De Afdeling heeft de zaak ter zitting behandeld op 20 oktober 2011, waar [een van de appellanten], bijgestaan door mr. G.B. de Jong, de raad en het college, beide vertegenwoordigd door mr. B.J.H. Zuur, werkzaam bij de gemeente, zijn verschenen. Voorts is daar gehoord [vergunninghouder].
2.1. Op het perceel rust ingevolge het bestemmingsplan "Buitengebied" de bestemming "Agrarische doeleinden, categorie AG-E (agrarisch gebied met elzensingels)". Het bouwplan is in strijd met het bestemmingsplan, nu niet is voorzien in een bouwvlak op het perceel. Om die reden heeft de raad een projectbesluit krachtens artikel 3.10, eerste lid, van de Wet ruimtelijke ordening (hierna: de Wro) genomen.
2.2. Ingevolge artikel 3.10, eerste lid, van de Wro kan de gemeenteraad ten behoeve van de verwezenlijking van een project van gemeentelijk belang een projectbesluit nemen.
Ingevolge het tweede lid bevat het besluit een goede ruimtelijke onderbouwing van het project.
2.3. [appellant] en anderen betogen dat de rechtbank heeft miskend dat het projectbesluit niet van een goede ruimtelijke onderbouwing is voorzien. Daartoe voeren zij aan dat niet aannemelijk is dat op het perceel een volwaardig en duurzaam agrarisch bedrijf gevestigd zal zijn omdat slechts hobbymatige activiteiten zullen worden uitgeoefend. [appellant] en anderen wijzen in dit kader op het rapport van 16 april 2010 van adviesbureau GIBO Accountants en adviseurs B.V. (hierna: GIBO) waaruit blijkt dat [vergunninghouder] uit het bedrijf geen eigen inkomen kan genereren, maar verlies zal leiden.
2.3.1. In de ruimtelijke onderbouwing is gewezen op het nieuwe bestemmingsplan "Buitengebied" waarin het perceel ook de bestemming "Agrarische Doeleinden, categorie AG-E (agrarisch gebied met elzensingels)" zal krijgen, maar dan met een bouwvlak. De raad heeft te kennen gegeven dat vooruitlopend op dit nieuwe bestemmingsplan in beginsel medewerking wordt verleend aan de nieuwvestiging van een bedrijf als het onderhavige, dat past binnen de toekomstige bestemming, mits sprake is van een volwaardig bedrijf en niet van hobbymatige activiteiten.

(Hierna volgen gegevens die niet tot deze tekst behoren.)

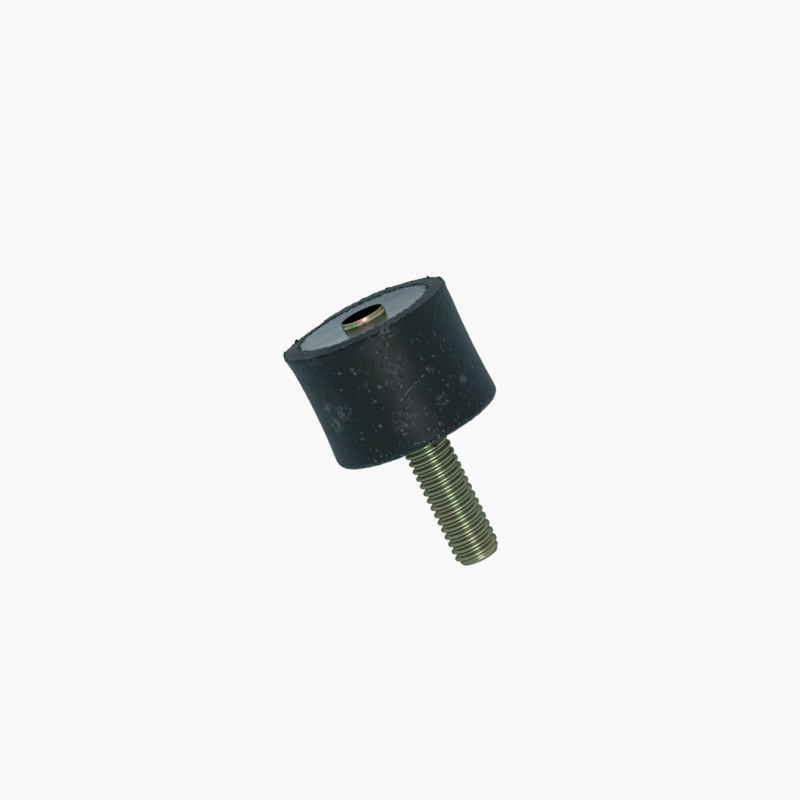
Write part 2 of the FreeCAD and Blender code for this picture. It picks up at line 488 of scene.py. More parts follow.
    def specks(
        self, tree: NodeTree, place: NodeSocket, crowd: Source, shift: Place, cell_mm: float
    ) -> Source:
        """Adds ragged specks, more of them where they crowd.

        Args:
            tree: the material's tree.
            place: the surface point in millimetres.
            crowd: how crowded they are, from 0 to 1.
            shift: moves all the specks, in millimetres.
            cell_mm: the room that one speck has.

        Returns:
            How much of a speck each point is, from 0 to 1.
        """
        warp = add_node(
            tree, "TexNoise", inputs={"Vector": place, "Scale": 4.5, "Detail": 3.0, "Roughness": 0.7}
        )
        bent = add_node(
            tree, "VectorMath", {"operation": "MULTIPLY_ADD"},
            {0: warp.outputs["Color"], 1: (0.5, 0.5, 0.5), 2: place},
        )
        moved = add_node(
            tree, "Mapping",
            inputs={"Vector": bent, "Location": shift},
        )
        cells = add_node(
            tree, "TexVoronoi", {"distance": "CHEBYCHEV"},
            {"Vector": moved.outputs["Vector"], "Scale": 1 / cell_mm},
        )
        chips = add_node(
            tree, "TexNoise", inputs={"Vector": moved.outputs["Vector"], "Scale": 2.6, "Detail": 3.0}
        )
        broken = add_node(
            tree, "MapRange", inputs={"Value": chips.outputs["Fac"], "From Min": 0.42, "From Max": 0.54}
        )
        chance = add_node(tree, "SeparateColor", inputs={"Color": cells.outputs["Color"]})
        here = add_node(
            tree, "Math", {"operation": "ADD"}, {0: chance.outputs["Red"], 1: crowd}
        )
        shown = add_node(
            tree, "MapRange", inputs={"Value": here, "From Min": 0.85, "From Max": 1.3}
        )
        size = add_node(
            tree, "MapRange",
            inputs={"Value": chance.outputs["Green"], "To Min": 0.16, "To Max": 0.34},
        )
        near = add_node(
            tree, "Math", {"operation": "DIVIDE"},
            {0: cells.outputs["Distance"], 1: size},
        )
        dot = add_node(
            tree, "MapRange",
            inputs={"Value": near, "From Min": 0.55, "From Max": 1.0, "To Min": 1.0, "To Max": 0.0},
        )
        whole = add_node(tree, "Math", {"operation": "MULTIPLY"}, {0: shown, 1: dot})
        return add_node(tree, "Math", {"operation": "MULTIPLY"}, {0: whole, 1: broken})

    def torn_ends(self, tree: NodeTree, axes: Node) -> Source:
        """Finds the edges where flash was torn off: the foot, and both edges of the top lip.

        Args:
            tree: the material's tree.
            axes: the surface point in millimetres, taken apart.

        Returns:
            How crowded with crumbs each point is, from 0 to about 0.8.
        """
        from_middle = add_node(
            tree, "Math", {"operation": "SUBTRACT"}, {0: from_axis(tree, axes), 1: self.lip_middle}
        )
        apart = add_node(tree, "Math", {"operation": "ABSOLUTE"}, {0: from_middle})
        edges = add_node(tree, "MapRange", inputs={"Value": apart, "From Min": 0.6, "From Max": 1.25})
        height = axes.outputs["Z"]
        foot = add_node(
            tree, "MapRange",
            inputs={"Value": height, "From Min": 0.4, "From Max": 3.0, "To Min": 1.0, "To Max": 0.0},
        )
        top = add_node(
            tree, "MapRange",
            inputs={"Value": height, "From Min": 20.75, "From Max": 21.1, "To Min": 0.0, "To Max": 0.75},
        )
        return add_node(tree, "Math", {"operation": "MULTIPLY_ADD"}, {0: top, 1: edges, 2: foot})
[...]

Volgens de raad is een bedrijf volwaardig, indien voldoende productieve werkgelegenheid voor ten minste één persoon aanwezig is. De raad heeft zich, onder verwijzing naar het door [vergunninghouder] overgelegde bedrijfsplan van 22 mei 2006, opgesteld door adviesbureau DLV Bouw, Milieu en Techniek B.V. (hierna: het bedrijfsplan), op het standpunt gesteld dat aannemelijk is dat de paardenfokkerij (op termijn) een volwaardig bedrijf zal zijn.
Niet in geschil is dat de paardenfokkerij blijkens het bedrijfsplan werk genereert voor meer dan één persoon, namelijk voor 1,75 Volwaardig Arbeidskracht. Voorts is niet in geschil dat [vergunninghouder] beschikt over tien hectare weidegrond, waarvan zeven hectare bij de voorziene paardenfokkerij. De raad heeft zich, gelet op de arbeidsomvang en de oppervlakte van de voor de voorziene paardenfokkerij beschikbare gronden, op het standpunt kunnen stellen dat het bouwplan voldoet aan de door hem gestelde voorwaarde dat er voldoende productieve werkgelegenheid voor ten minste één persoon moet zijn. Het antwoord op de vraag of [vergunninghouder] uit de paardenfokkerij een redelijk inkomen zal kunnen genereren en wat daaronder moet worden verstaan, is in dit kader niet relevant, nu de raad geen inkomenseis heeft gesteld. De rechtbank heeft, gelet hierop, terecht overwogen dat aan het rapport van GIBO van 16 april 2010 en de toelichting ter zitting door T. Rijpma, werkzaam bij Kalkulatiebureau Sneek B.V., geen betekenis toekomt.
2.4. Het hoger beroep is ongegrond. De aangevallen uitspraak dient te worden bevestigd.
2.5. Voor een proceskostenveroordeling bestaat geen aanleiding.
De Afdeling bestuursrechtspraak van de Raad van State
Recht doende in naam der Koningin:
bevestigt de aangevallen uitspraak.
Aldus vastgesteld door mr. J.H. van Kreveld, voorzitter, en mr. S.F.M. Wortmann en mr. Y.E.M.A. Timmerman-Buck, leden, in tegenwoordigheid van mr. M. Kos, ambtenaar van staat.